To paraphrase the old country western song if you work your fingers to the bone all get is boney fingers. Doing hard work is not really that hard to do. Doing work that matters is much harder and it is how you get results. Don’t get me wrong I believe in working hard, but I believe more in working smart. At young training ages any work will pay dividends up to a point. As the athlete accrues training experience they cannot get away with just hard work, it must become specific to their needs and the sport they are preparing for. Instill and teach a work smart ethic so they know their bodies, how to eat, and how to get proper rest. Teach them good technique and help them understand why and how they should train.
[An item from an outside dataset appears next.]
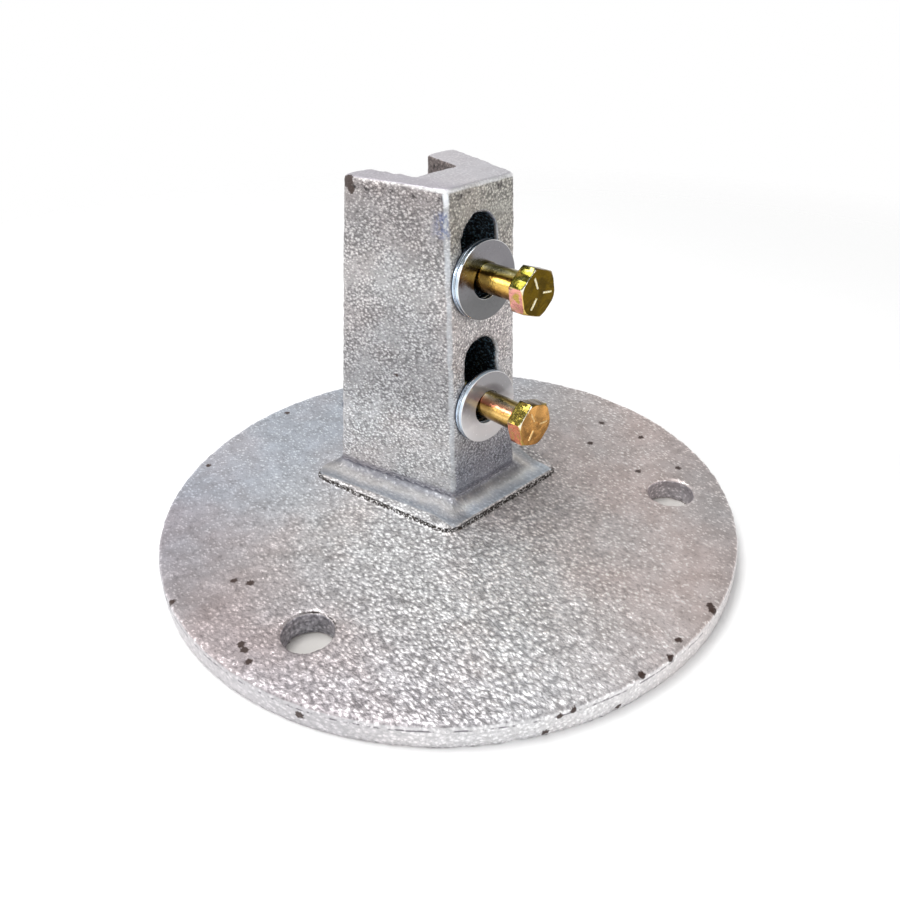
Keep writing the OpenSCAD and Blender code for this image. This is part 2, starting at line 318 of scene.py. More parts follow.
def galvanised():
    """Hot-dip zinc on a rough casting: grey, with dense small lumps and pits, a painted highlight on the
    highest grains, painted shade in the pits, and painted light and shade on the plate, rim, upright, foot,
    slots and holes.
    """
    material, tree, shader, place = new_material("galvanised_casting")
    x, y, z = parts_of(tree, place)
    flat_place = add_node(tree, "VectorMath", {0: place, 1: (1, 1, 0)}, operation="MULTIPLY").outputs[0]
    reach = add_node(tree, "VectorMath", {0: flat_place}, operation="LENGTH").outputs["Value"]
    nx, ny, nz = parts_of(tree, add_node(tree, "NewGeometry").outputs["Normal"])
    slant = {"Vector": place, "Rotation": (0.5, 0.3, 0.35), "Scale": (1, 0.62, 1)}
    streaks = add_node(tree, "Mapping", slant).outputs[0]
    upright_from = ((FILLET_TOP - 0.4) * MM, (FILLET_TOP + 1.6) * MM)
    fineness = spread(tree, z, *upright_from, PLATE_FINENESS, UPRIGHT_FINENESS)
    finer = {0: streaks, "Scale": fineness}
    streaks = add_node(tree, "VectorMath", finer, operation="SCALE").outputs[0]
    broad = grain(tree, place, 40, detail=3)
    cloud = grain(tree, place, 9, detail=4, roughness=0.6)
    lumps = grain(tree, streaks, 1.25, detail=2, roughness=0.6)
    grit = grain(tree, streaks, 0.6, detail=2, roughness=0.6)
    pits = grain(tree, place, 2.2, detail=3, roughness=0.7)
    cells = {"Vector": streaks, "Scale": 1 / (1.5 * MM), "Smoothness": 0.35}
    cells = add_node(tree, "TexVoronoi", cells, feature="SMOOTH_F1").outputs["Distance"]

    # Where things are: the plate's top and its coarse front, the upright, its top and its slots
    flat = spread(tree, nz, 0.75, 0.9)
    steep = spread(tree, maths(tree, "ABSOLUTE", nz), 0.75, 0.55)
    low = spread(tree, z, (PLATE_T + 1.1) * MM, (PLATE_T + 0.6) * MM)
    across = maths(tree, "ABSOLUTE", maths(tree, "SUBTRACT", x, y))
    ahead = spread(tree, maths(tree, "ADD", x, y), 0.06, -0.02)
    front = both(tree, spread(tree, across, 0.12, 0.03), ahead)
    upright = spread(tree, z, *upright_from)
    top = both(tree, flat, spread(tree, z, (UPRIGHT_H - 1.5) * MM, (UPRIGHT_H - 0.7) * MM))
    deep = maths(tree, "MULTIPLY_ADD", z, -math.tan(DRAFT), y)
    off_axis = maths(tree, "ABSOLUTE", maths(tree, "SUBTRACT", x, 0.0157))
    below_top = spread(tree, z, (UPRIGHT_H - 3.5) * MM, (UPRIGHT_H - 4.5) * MM)
    slots = both(tree, upright, within(tree, off_axis, -20, 9.2, 0.3),
                 within(tree, deep, -5.0, 15.4, 0.5), below_top)
    inner_wall_shade = both(tree, upright, within(tree, off_axis, -20, 14.5, 0.5),
                  spread(tree, deep, 0.0142, 0.0152), spread(tree, flat, 1.0, 0.0))
    apart = add_node(tree, "Attribute", attribute_name="apart").outputs["Fac"]
    skirt = spread(tree, apart, 11.4, 10.8)

    calm = maths(tree, "MAXIMUM", both(tree, low, spread(tree, front, 1.0, 0.0)), top)
    calm = maths(tree, "MAXIMUM", calm, maths(tree, "MULTIPLY", skirt, 0.75))
    domes = spread(tree, cells, 0.75, 0.1)
    relief = maths(tree, "ADD", maths(tree, "MULTIPLY", domes, 0.25),
                   maths(tree, "MULTIPLY_ADD", lumps, 0.4, maths(tree, "MULTIPLY", grit, 0.35)))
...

Learning how to train smart from the initial stages of training will allow them to optimize their training throughout their career. The genesis of many injures that occur later in athletes career are do to improper training early in their career. At younger training ages, especially in the male athlete the anabolic advantage from growth and development covers up many training errors. They can get away with mindless hard work. Use this anabolic advantage positively. As coaches we need to recognize that training must have a purpose beyond getting them tired and sore. Training must be directed work in pursuit of a specific objective. We must know the individual and have a plan to develop their abilities over the long term. Progressing in a stepwise manner, building upon each previous step. Train smart to get better.

Chuck Berry’s Knee

Take a close look at this pictureof Chuck Berry in his classic stance. Do you think Chuck Berry is thinking about where his knee goes? Of course not, he is just playing the music like he has done for sixty years. Don’t worry where the knee goes as long as it goes there with control. The knee needs to go past the toe for efficient movement. Don’t worry about where the knee goes, in sport and life there is not enough time to think about it. Prepare the body for what it has to do, last time I checked the knee was part of the body and just play the music like Chuck Berry!